Die Systeme rudern mit aller Anstrengung dagegen, die jeweils präferierten Bedeutsamkeitsprediger erfinden neue Erzählungen der Selbst- und Allesoptimierung. Im Kern bleibt es allerdings dabei, dass Qualität und Wachstum Schaden nehmen, weil abgearbeitet wird. Leidtragende in dieser inhaltslosen Mehr-desselben-Spirale sind vor allem die Menschen – und es sind die Aufgaben und die Sachinhalte, mit denen sie verbunden sind. Denn die sollen doch qualitätsvoll, kreativ, lebendig und was weiß ich nicht noch anderes zusätzlich „erledigt“ werden. Und ja, sie werden erledigt, werden zu inhaltsleeren Gefäßen, die „am Ende des Tages“ Haken zur Schau tragen. Die Sache – und oft auch der Mensch – ist damit erledigt! Das Einzige, was wächst, ist der Haken dran. Erledigt  Damit sollte mal Schluss sein. Denn „nachhaltig“ wäre es wohl anders.

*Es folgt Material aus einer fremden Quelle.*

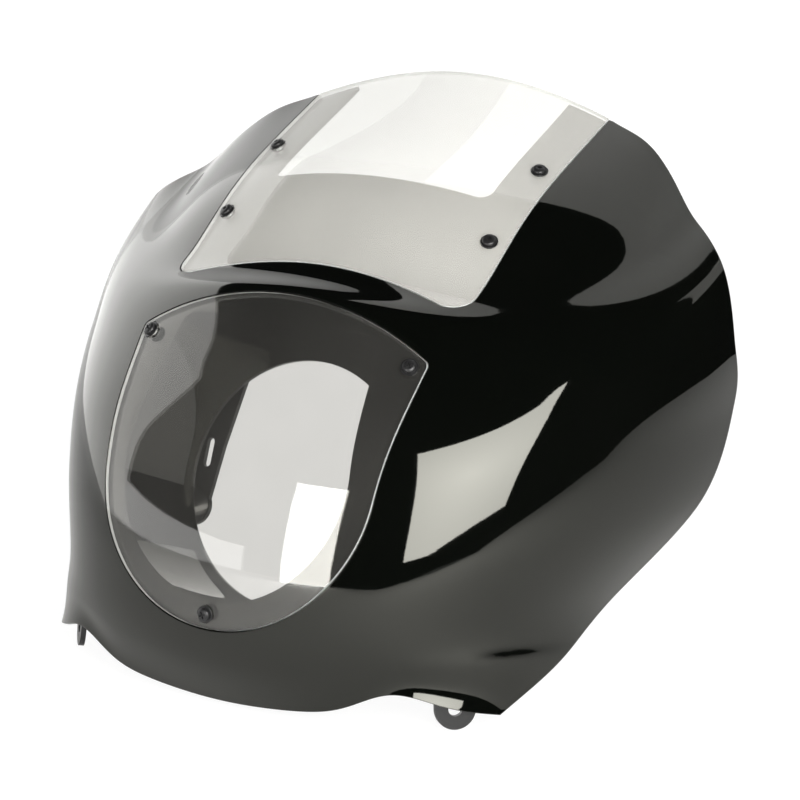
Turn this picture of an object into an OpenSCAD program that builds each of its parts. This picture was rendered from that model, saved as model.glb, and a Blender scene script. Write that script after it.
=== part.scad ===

Kennen Sie nicht auch Aufgaben, die längst erledigt schienen und die dann nochmal auftauchen in ungeahnten Ideen, die vor dem Hakendran nicht berücksichtigt wurden? Kennen Sie nicht auch Kreativitätsschübe, wenn es mal wieder viel zu lange dauert? Wenn die Frist, die Deadline, schon überschritten ist für die Abgabe, die Präsentation, das Manuskript schon abgegeben? Schade eigentlich für Qualität und Wachstum, wenn der frühzeitig gesetzte Haken die späte Innovation nur noch für den Papierkorb tauglich macht. Menschen und Inhalte werden über Lebendigkeit verbunden. Lebendige Beziehungen sind dynamisch, auch zeitlich – und sie sind nicht über Lebendigkeit begrenzte Häkchensetzerei und Abarbeiterei zu pflegen. Sie werden im Gegenteil dadurch zerstört. Kurzum: Das Konzept des Abarbeitens von ToDos oder ebensolchen Listen hat mit lebendiger Qualität und mit nachhaltigem Wachstum nichts zu tun. Es produziert nur Haken, die den Blick verschleiern und deshalb zufrieden machen, weil damit eine Konvention erfüllt wurde – und oftmals auch innere Muster von Personen. Erledigt. Endlich. Das tut gut. Aber wozu?

Zuspitzende Antwort: Weil damit funktionale Illusionen gepflegt werden, die mit Qualität und Wachstum nichts zu tun haben, sondern nur mit der Ästhetik des schönen und schnellen Scheins.

Wenn es tatsächlich um lebendige Qualität und Wachstum gehen sollte, dann taugt das Paradigma des Deadlinesetzens und Hakendranmachens nicht mehr. Es bräuchte ein neues. Und – Sie ahnen es – damit auch einen veränderten Umgang mit der Zeit.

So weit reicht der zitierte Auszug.